Efrosini Holding Neocles

Efrosini Holding Neocles, originally uploaded by neocles.

My earliest memories go back to the house my parents lived in when I was born, at 818 “S” St. in Fresno CA. We were Greeks on the edge of Armenian Town. I don’t quite remember living there, since we moved when I was about two years old. But I almost do. I remember being at the house, although I think it was when my parents were going back and fixing it up to sell when I was about three and half years old.

I remember the look of the old wooden house, the wood floors, the old door knobs, the pulley clothes line that stretched from a window to the far reaches of the back yard. I remember the feel of the hot, powdery dirt in the Fresno summer, and the way it smelled when the water from the bib fell onto it, making dusty explosions that turned to mud. I vividly recall, even now, the smell of the cellar we retreated to for lunch once the sun was high and hot. We sat at a card table and ate in near darkness, the only light streaming in from the cellar door at the top of the stairs.

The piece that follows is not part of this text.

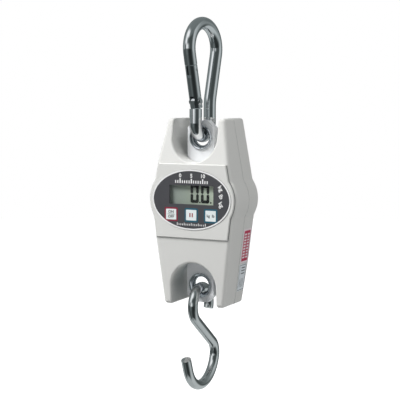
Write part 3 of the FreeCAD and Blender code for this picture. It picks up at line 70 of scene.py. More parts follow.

There was a certain musty smell of damp concrete that I encounter every few years, and when I do I am transported back to that cellar more fully than any sci-fi invention could ever achieve.

I toddled around the front yard and wandered into the yard next door. There I encountered the old Armenian woman who lived there. She was very old and bent over, wrinkled and gray. In my memory, she was wandering around her garden tending to her plantings, she wore nothing above the waist and her breasts hung low and flat. She spoke to me in Armenian and I understood nothing of what she said to me. I stood and stared up at her, a little afraid, but not too much, perplexed by the sound of this language. She smiled as she spoke and chuckled around the edges. My mother called and I turned to go, running through the powdery dirt that burned my feet. The smell of Sycamores wafted by as I scrambled up the front steps.